How to Become a Community Manager

  1. Get Quality Education: No specific subject of study is necessary to work as a community manager, but most employers prefer applicants to have at least a bachelor’s degree. Marketing, communication, English, journalism, or other closely related subjects make the best degrees for this career. Students in these majors take writing, media studies, and ethics classes. Nowadays, a lot of schools and institutions offer classes on social media or online communities, and some of them might even offer degrees in digital media or other related disciplines. Courses in HTML or information technology would also be beneficial for aspiring community managers.
  2. Build Experience: You should explore opportunities to gain practical experience with social media, online publishing, and the software you would use to manage content, whether you are still in school or have already earned your degree. Community managers frequently need to be proficient in photo or video editing as well as familiar with the tools used to carry out these activities. It is possible to gain familiarity with these technologies and social media platforms through personal experience, formal education, online or live workshops, and seminars.
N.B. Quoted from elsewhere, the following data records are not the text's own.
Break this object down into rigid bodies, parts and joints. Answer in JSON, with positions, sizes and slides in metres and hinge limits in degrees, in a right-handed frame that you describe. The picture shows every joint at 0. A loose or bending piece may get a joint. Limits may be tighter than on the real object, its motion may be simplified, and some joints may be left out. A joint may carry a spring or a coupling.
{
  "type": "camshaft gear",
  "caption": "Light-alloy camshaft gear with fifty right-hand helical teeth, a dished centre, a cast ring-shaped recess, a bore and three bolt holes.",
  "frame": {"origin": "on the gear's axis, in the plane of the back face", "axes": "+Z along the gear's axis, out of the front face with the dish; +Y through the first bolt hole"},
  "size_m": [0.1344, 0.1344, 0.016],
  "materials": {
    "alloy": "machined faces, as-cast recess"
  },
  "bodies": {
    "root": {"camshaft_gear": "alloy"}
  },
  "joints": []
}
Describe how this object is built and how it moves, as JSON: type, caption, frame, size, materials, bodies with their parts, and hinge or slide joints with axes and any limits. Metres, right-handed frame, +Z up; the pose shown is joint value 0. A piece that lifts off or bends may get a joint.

You may also be able to gain the practical expertise needed for this position through an internship as a community or social media manager.
  3. Get your Certification: Even though they are not necessary, certificates might give you an edge over other applicants, particularly those in some of the cutting-edge tools that businesses frequently use. You might pursue certificates like these:
    • AMA Certified Professional Marketer
    • Google Analytics
    • Google AdWords
    • Facebook Blueprint
    • HubSpot certification

 

Where to Work as a Community Manager

  • Companies
  • Brands
  • NGOs

 

Community Manager Salary Scale

A community manager in the US makes an average of $69,506. In the UK, the average community manager earns £35,039 a year, or £17.97 an hour. Most experienced workers can earn up to £48,624 per year, while entry-level roles start at £29,939 annually.